We'd also be more resilient in the face of a broker reimaging.

This approach would work for kafka, but really any non-LVS-ed service. As there's no load-balancer and healthchecks involved, we still might get the DNS resolved to an IP associated to a host that's being rebooted/reimaged/etc, but client retries should get us to a IP that "works".

Happy to hear your thoughts.

Edit: this is what Kubernetes does with headless services: no virtual IP, and service name DNS resolution yields as many A records as there are pods deployed for the service (the actual pod IPs).

Gehel added a project: Data-Platform-SRE.
Gehel subscribed.

Re-opening after discussion with @brouberol, having better auto discovery is still interesting.

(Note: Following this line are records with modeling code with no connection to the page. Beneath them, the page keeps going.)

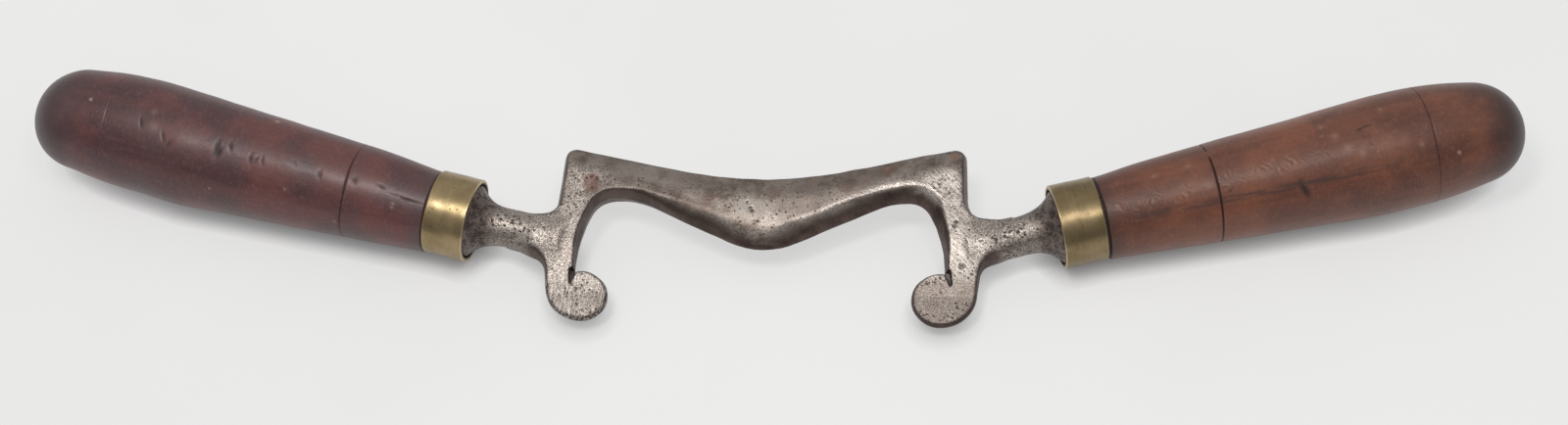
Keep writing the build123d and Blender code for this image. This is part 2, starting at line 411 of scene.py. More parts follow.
def plan(u, v):
    """What the field needs at each place of the plane, worked out once for all heights."""
    out, off = grip_place(u, v)
    flare = np.clip((out - FLARE_START) / (FLARE_EDGE - FLARE_START), 0, 1)
    inside = depth_inside(u, v)
    worn = WORN_SLOPE * near_band(u, v) * soft_min(WORN_WIDTH - inside, 0 * inside, -1.2)
    return {
        "u": u,
        "v": v,
        "inside": inside,
        "half": half_thickness(u, v) - worn,
        "round": rounding(u, v),
        "lean": wall_slope(u, v),
        "out": out,
        "off": off,
        "shift": by_side(SHANK_SHIFT, u) * ramp(out, -4, -12),
        "turned": SHANK_RADIUS + (BOLSTER_RADIUS - SHANK_RADIUS) * flare**FLARE_POWER
                  - ROOT_NARROWING * ramp(out, -17, -25),
    }


def solid(place, w):
    """The field at height w over the places of a plan."""
    height = np.abs(w)
    face = height - place["half"] + place["round"]
    wall = (height * place["lean"] - place["inside"]) * cos(DRAFT) + place["round"]
    plate = np.minimum(np.maximum(face, wall), 0) + np.hypot(np.maximum(face, 0), np.maximum(wall, 0))
    plate = plate - place["round"]

    out, off = place["out"], place["off"]
    radius = np.hypot(off - place["shift"], w)
    ends = np.maximum(SHANK_ROOT - out, out - END_GRAIN)
    shank = np.maximum((radius - place["turned"]) * 0.8, ends)

    half = tang_half(out)
    over_off, over_up = (np.maximum(x - half + TANG_CORNER, 0) for x in (np.abs(off), height))
    corner = np.hypot(over_off, over_up) - TANG_CORNER
    sides = np.maximum(np.maximum(np.abs(off), height) - half, corner)
    tang = np.maximum(sides, np.maximum(-1 - out, out - END_GRAIN - TANG_LENGTH))

    u, v = place["u"], place["v"]
    uneven = 0.10 * waves(u, v, w, 17, UNEVEN_SEED) + 0.05 * waves(u, v, w, 7, UNEVEN_SEED + 1)
    uneven = uneven * ramp(out, 1.5, 0.5) * (1 - 0.6 * ramp(out, -26, -20))
    blend = 1.0 + 3.0 * ramp(out, -14, -20)
    return np.minimum(soft_min(plate, shank, blend) + uneven, tang)


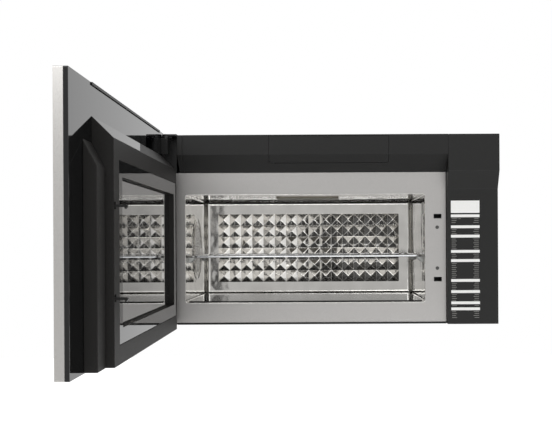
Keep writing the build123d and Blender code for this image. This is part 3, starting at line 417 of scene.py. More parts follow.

Pasting some relevant discussion points from slack:

@brouberol

I was referring to https://cwiki.apache.org/confluence/display/KAFKA/KIP-302+-+Enable+Kafka+clients+to+use+all+DNS+resolved+IP+addresses, but now that I think about it, this is a client configuration, not a broker one, so we might be able to use it

Seems like the client.dns.lookup option was only added to librdkakfa 4 months ago https://github.com/confluentinc/librdkafka/commit/961946e55fb3f89eb782d4011af4bf5cd3c31f17

@Ottomata

And we recently upgraded node rdkafka on Eventgate and change prop and eventstreams

@brouberol

As this is a tunable that changes how the client resolves the bootstrap broker IP

@Ottomata

That might be the way to go then, and we could roll it out and enable it incrementally

So, let's create the DNS entries and try this with librdkafka clients (eventgate, etc!)